Now that the 2020 offseason has begun, following a second consecutive season in which they failed to even reach the playoffs, it’s time to take stock of where the Pittsburgh Steelers stand. Specifically where Steelers players stand individually based on what we have seen happen over the course of the past season, and with notice to anything that happens going forward.

A stock evaluation can take a couple of different approaches and I’ll try to make clear my reasonings. In some cases it will be based on more long-term trends, such as an accumulation of offseason activity. In other instances it will be a direct response to something that just happened. So we can see a player more than once over the course of the summer as we move forward.

Player: DE Tyson Alualu

Stock Value: Down

While the acquisition of Chris Wormley doesn’t necessarily immediately change anything for the present or the future as it concerns Tyson Alualu, it does call into question what may happen. Alualu, entering his fourth season with the Steelers, in the last year of his deal and set to turn 33 in May, could be nearing the end of the road for his NFL career, and Wormley could be his successor.

Their careers, interestingly enough, could be tied together. The Steelers were looking for depth in the 2017 offseason, the year Wormley came out. They were interested in the Michigan product, though they likely would have had to draft him in the second round, or work some kind of trade to get him. But they had already signed Alualu to serve as the number three end.

The former first-round pick from 2010 of the Jacksonville Jaguars has been a valuable and able contributor for the team over the course of the past three seasons, earning a comfortable salary for his role, and playing a few hundred snaps per year along the way in large part due to injury.

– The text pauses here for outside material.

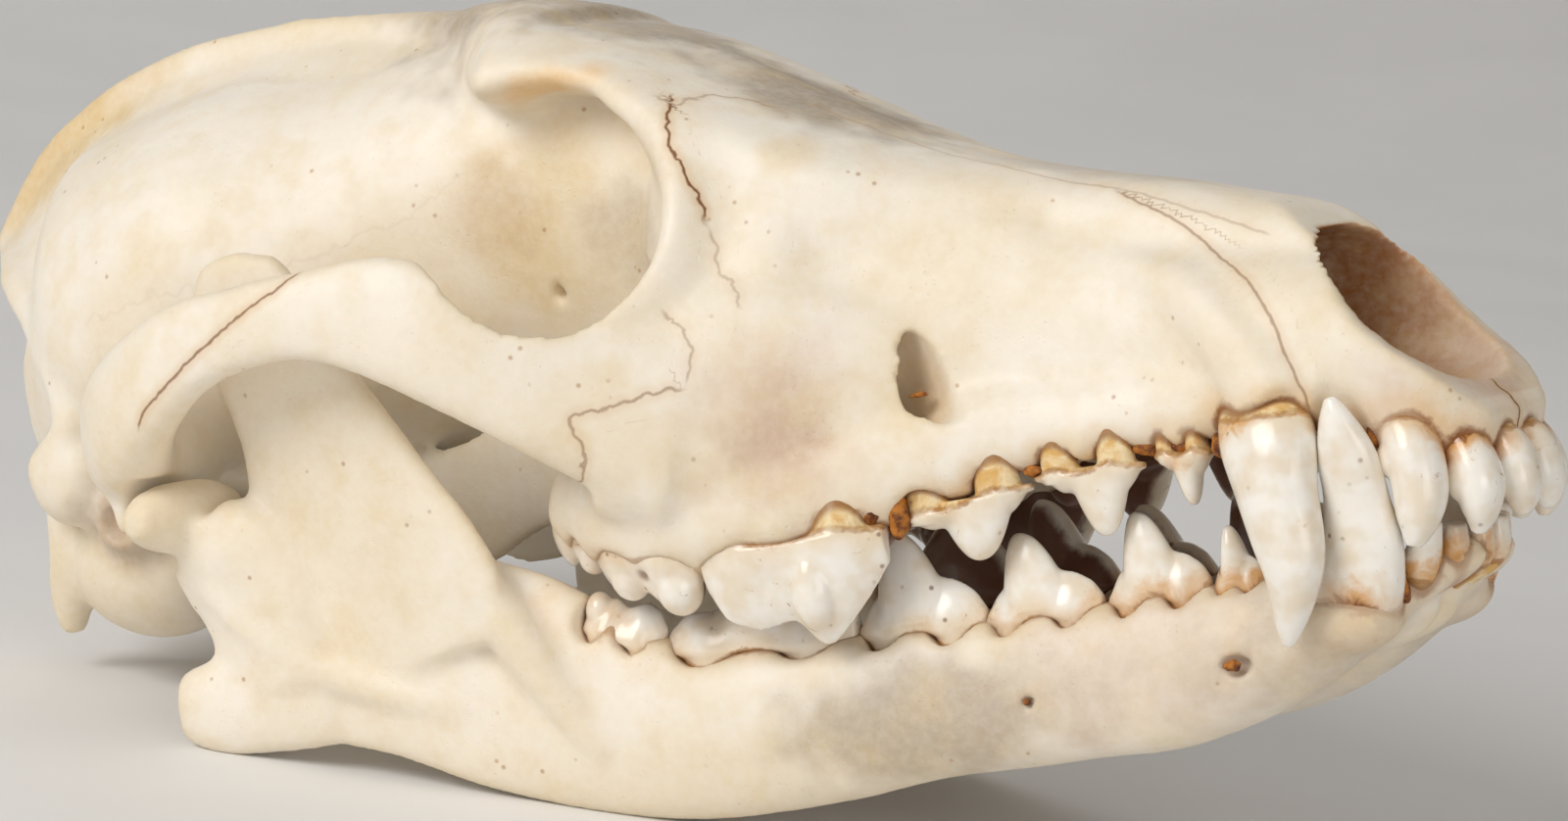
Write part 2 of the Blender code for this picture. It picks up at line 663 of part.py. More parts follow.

But Wormley is in many ways a younger version of Alualu—more than six years younger—and should be an affordable player to retain after this season. If he plays well during the 2020 season, it’s virtually assured that they will look to get him under contract for 2021 and beyond about 11 months from now.

That doesn’t necessarily preclude them from keeping Alualu, either, though it would require re-signing him. It would lower their interest, and their price tag, and the available playing time, however. In the meantime, they have to figure out this offseason where all the pieces—including Isaiah Buggs, and a potential rookie draft pick—fit into the puzzle.